I'd suggest that you learn to do this with generic utility functions. Two key functions that you want here:
lookup :: Eq a => a -> [(a, b)] -> Maybe b. Finds a mapping in an association list—a list of pairs used to represent a map or dictionary.
concatMap :: (a -> [b]) -> [a] -> [b]. This is similar to map, but the function mapped over the list returns a list, and the results are concatenated (concatMap = concat . map).
To use lookup you need to change your Rule type to this more generic synonym:
type Rule = (Char, String)
Remember also that String is a synonym for [Char]. This means that concatMap, when applied to String, replaces each character with a string. Now your example can be written this way (I've changed argument orders):
apply :: [Rule] -> String -> String
apply rules = concatMap (applyChar rules)
-- | Apply the first matching rule to the character.
applyChar :: [Rule] -> Char -> String
applyChar rules c = case lookup c rules of
Nothing -> [c]
Just str -> str
-- EXAMPLE
rules = [ ('X', "HYHY")
, ('Y', "OO") ]
example = apply rules "XYF" -- evaluates to "HYHYOOF"
I changed the argument order of apply because when an argument has the same type as the result, it often helps to make that argument the last one (makes it easier to chain functions).
We can go further and turn this into a one-liner by using the utility function fromMaybe :: a -> Maybe a -> a from the Data.Maybe module (fromMaybe default Nothing = default, fromMaybe default (Just x) = x):
import Data.Maybe
apply rules = concatMap (\c -> fromMaybe [c] $ lookup c rules)
An exercise you can do to complement this is to write your version of all of these utility functions on your own by hand: lookup, concatMap (break it down into concat :: [[a]] -> [a] and map :: (a -> b) -> [a] -> [b]), and fromMaybe. That way you can understand the "full stack" involved in this solution.

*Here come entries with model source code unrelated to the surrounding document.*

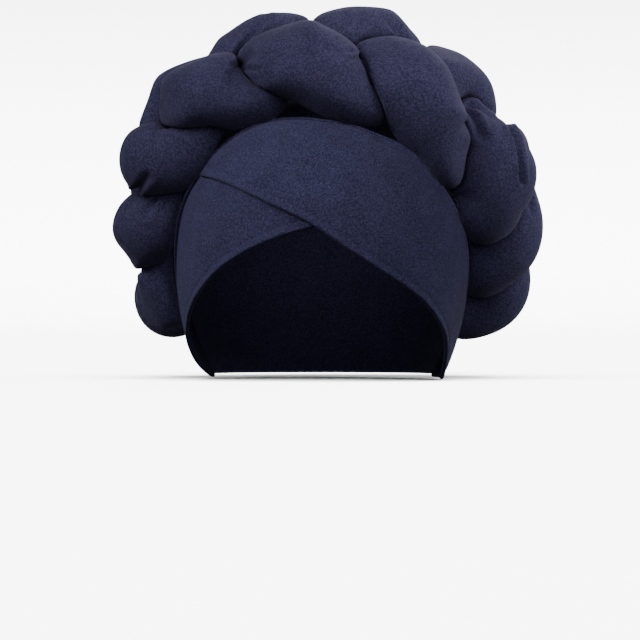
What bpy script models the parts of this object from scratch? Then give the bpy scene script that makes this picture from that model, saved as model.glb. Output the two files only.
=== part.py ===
# Turban headband: a close cap with two crossed front panels and a plaited halo of three stuffed
# strands. Lengths are in metres. +Z is up, the front looks along -Y, and the origin is the inside
# top of the crown, where the cap sits on the head.

import math

import bmesh
import bpy
import numpy as np
from mathutils import Vector

# Inside form of the cap: half width, depth to the front and to the back, and the dome's height
HALF_WIDTH = 0.0753
FRONT_DEPTH = 0.0915
BACK_DEPTH = 0.0970
WIDEST_HEIGHT = -0.0950
DOME_RISE = 0.0927
LOWER_DROP = 0.0550
PLAN_POWER = 2.15
DOME_POWER = 2.20

# Share of the radius lost at one LOWER_DROP below the widest level
SIDE_TAPER = 0.16
FRONT_TAPER = 0.05
NAPE_TAPER = 0.22

# Cloth walls, and how far each layer's inner face stands off the inside form
CLOTH = 0.0020
UNDER_LAYER = 0.0
OUTER_LAYER = 0.0023
SEAM_GAP = 0.0005
CAP_OUTSIDE = OUTER_LAYER + CLOTH

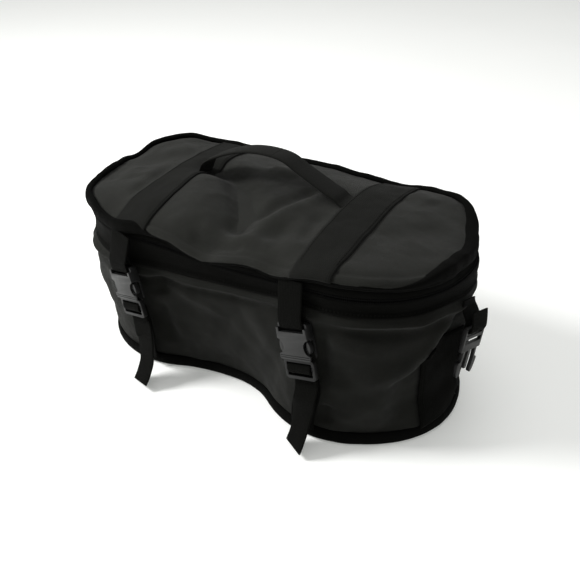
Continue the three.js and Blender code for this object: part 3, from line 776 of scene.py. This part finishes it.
def zip_teeth(name, z, body):
    """One row of coil turns round the whole zip."""
    p = ring(z, COIL_OUT)
    run, whole = arc_length(p)
    normals = outward(p[:, :2])
    verts, faces = [], []
    closed, normals = np.r_[p, p[:1]], np.r_[normals, normals[:1]]
    far = np.r_[run, whole]
    for s in np.arange(0, whole, COIL_PITCH):
        c = at(s, far, closed)
        o = unit(np.array([*at(s, far, normals), 0]))
        side = np.cross([0, 0, 1], o)
        turns = ((-COIL_TALL / 2, 0.55), (-COIL_TALL / 4, 0.85), (COIL_TALL / 4, 0.85), (COIL_TALL / 2, 0.5))
        bead(verts, faces, [
            [c + (o * sin(t) * 0.8 + side * cos(t)) * COIL_R * r + (0, 0, dz) for t in HEX]
            for dz, r in turns
        ])
    done(new_mesh(name, verts, faces, np.array(verts)[:, :2], COIL), body, "tape")


zip_teeth("zip_coil_lower", 141.7, "bag")
zip_teeth("zip_coil_upper", 143.9, "lid")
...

My solution is structurally similar to the other ones, but uses monads:
import Control.Monad
import Data.Functor
import Data.Maybe
match :: Char -> Rule -> Maybe Letters
match c (Rule c' cs) = cs <$ guard (c == c')
apply :: Letters -> [Rule] -> Letters
apply cs rules =
[s | c <- cs
, s <- fromMaybe [c] $ msum $ map (match c) rules]
The first monad we're dealing with is Maybe a. It is actually a little bit more, a MonadPlus, which allows us to use msum (which boils down something like [Nothing, Just 2, Nothing, Just 3] to the first "hit", here Just 2).
The second monad is [a], which allows us to use a list comprehension in apply.